Agree (3) | Disagree (3)
0

Its no problem with pedestrians being slow moving and on the pavements, its when they enter the faster moving traffic system, the road, that things go wrong. Vehicles move at speeds up to and above 30 mph depending on the locations and road type. However its a rare ocurrence when a motor vehicle jumps onto the pavement to runover pedestrians but not rare that pedestrians put themselves into danger on our busy road. Sometimes they come into coflict with vehicles. Just the other day I helped three foreigners who were crossing at a roundabout and got stuck, unable to move with traffic all around them.
Bob Craven Lancs

Agree (2) | Disagree (3)
-1

I think we can safely assume that pedestrians are normally moving about on the highway at walking pace, so it's beyond me how a motorist doesn't see them let alone collide with them. It's a cop-out in these instances for the driver not to accept, some, if not all the responsibility.
Hugh Jones, Cheshire

Agree (4) | Disagree (7)
-3

This has been known for a very long time but not qualified. So it's not just the car that kills as some have argued.
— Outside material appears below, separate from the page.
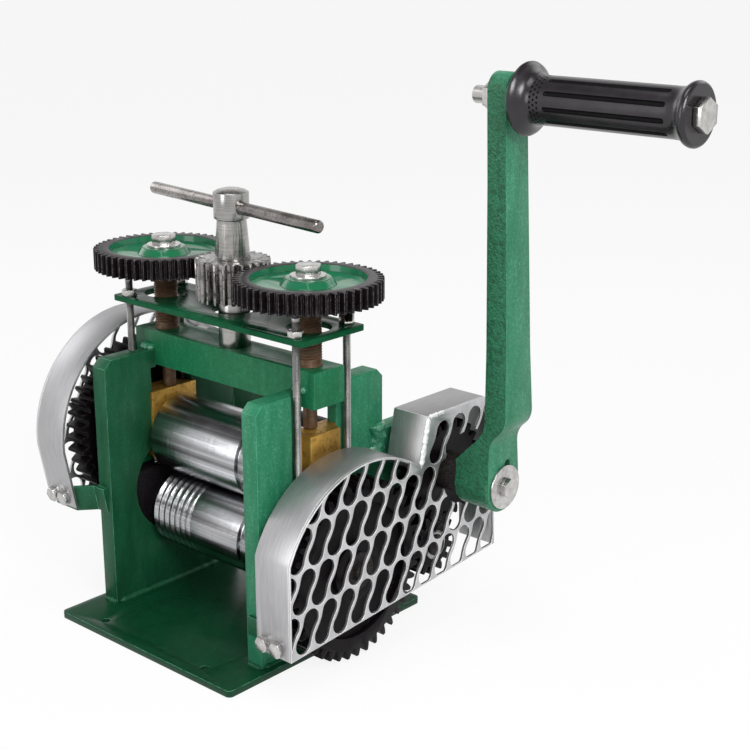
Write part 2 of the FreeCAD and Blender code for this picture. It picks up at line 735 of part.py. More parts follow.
def grip_bolt():
    """The head stands just clear of the grip, which turns freely on the bolt."""
    y, z = grip_centre()
    seat = grip_end + 0.3
    body = bolt(grip_head, grip_head_thick, grip_bolt_radius, seat - grip_thread)
    return aimed(body, Vector(seat, y, z), Vector(1, 0, 0))


def grip_nut():
    y, z = grip_centre()
    nut = hexagon(grip_nut_flats, 0, grip_nut_thick)
    nut = nut.cut(rod_along_z(grip_bolt_radius + 0.02, -1, grip_nut_thick + 1))
    return aimed(nut, Vector(arm_inner, y, z), Vector(-1, 0, 0))


def grip():
    """Rubber grip: a bell flange at the arm, a barrel, and a smaller outer flange."""
    y, z = grip_centre()
    profile = [(grip_start, grip_flange - 3.5), (grip_start + 2, grip_flange),
               (grip_start + 5, grip_flange - 0.6), (grip_start + 11, grip_flange - 5),
               (grip_start + 19, grip_barrel), (grip_end - 20, grip_barrel),
               (grip_end - 12, grip_barrel + 1.2), (grip_end - 6, grip_end_flange - 0.5),
               (grip_end - 2, grip_end_flange), (grip_end, grip_end_flange - 1.5)]
    return along_x(turned(profile, grip_bolt_radius + 0.1), y, z)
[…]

It's the action of many pedestrians that for whatever reason puts them into danger on our road space.

This study puts it fairly and squarley onto the shoulders of pedestrians as it says they were primarliy at fault for their own demise.

Some believe a driver can be considered completely at fault all the time or at least a contributory factor. That said it's also the case that many other pedestrians, although not considered primarariy responsible, can also bear a degree of fault on their part. In other words again a contributory cause to the accident. We may never know what that statistic is. Could be as high as another 30/40%.